GM Vehicle Designed in China to Debut at Detroit Auto Show
January 11, 2008 | Levent OZLER
General Motors will showcase a vehicle created in part by its Chinese designers at one of the world's top auto shows here next week, GM's top designer said.
The Buick Riviera, a concept car designed to showcase Buick's new global design direction, will make its North American debut next week at the North American International Auto Show, Ed Welburn, vice president, GM Global Design, said Thursday.
The display of the Riviera concept vehicle, first shown in Shanghai, also signals GM's intention to have US designers in Michigan, and Chinese designers in Shanghai, collaborate and compete on all future designs for the Buick brand, Welburn said.
"We're not going to combine the design studios.
Customers in the United States and China are quite different," Welburn said after a pre-show unveiling of the Riviera for a small group of reporters.

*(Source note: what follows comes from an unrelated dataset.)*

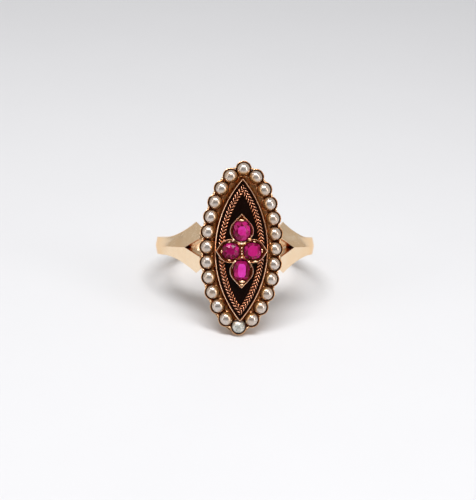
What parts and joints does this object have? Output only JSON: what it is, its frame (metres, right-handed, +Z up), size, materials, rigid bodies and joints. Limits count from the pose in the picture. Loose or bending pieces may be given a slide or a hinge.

"There is a lot of competition between the two studios," he added.
"But we would not have been able to have done the Riviera without the two teams working together."
He said the Riviera concept reflected PATAC's growing role within the GM design family, and China's significance as the world's largest Buick market.
The Pan Asia Technical Automotive Center (PATAC) is an automotive engineering and design joint venture of General Motors and Shanghai Automotive Industry Corp. Group.
GM has no plans to turn the Riviera into a production car but pieces of the design will be incorporated into the future designs of other vehicles, Welburn said.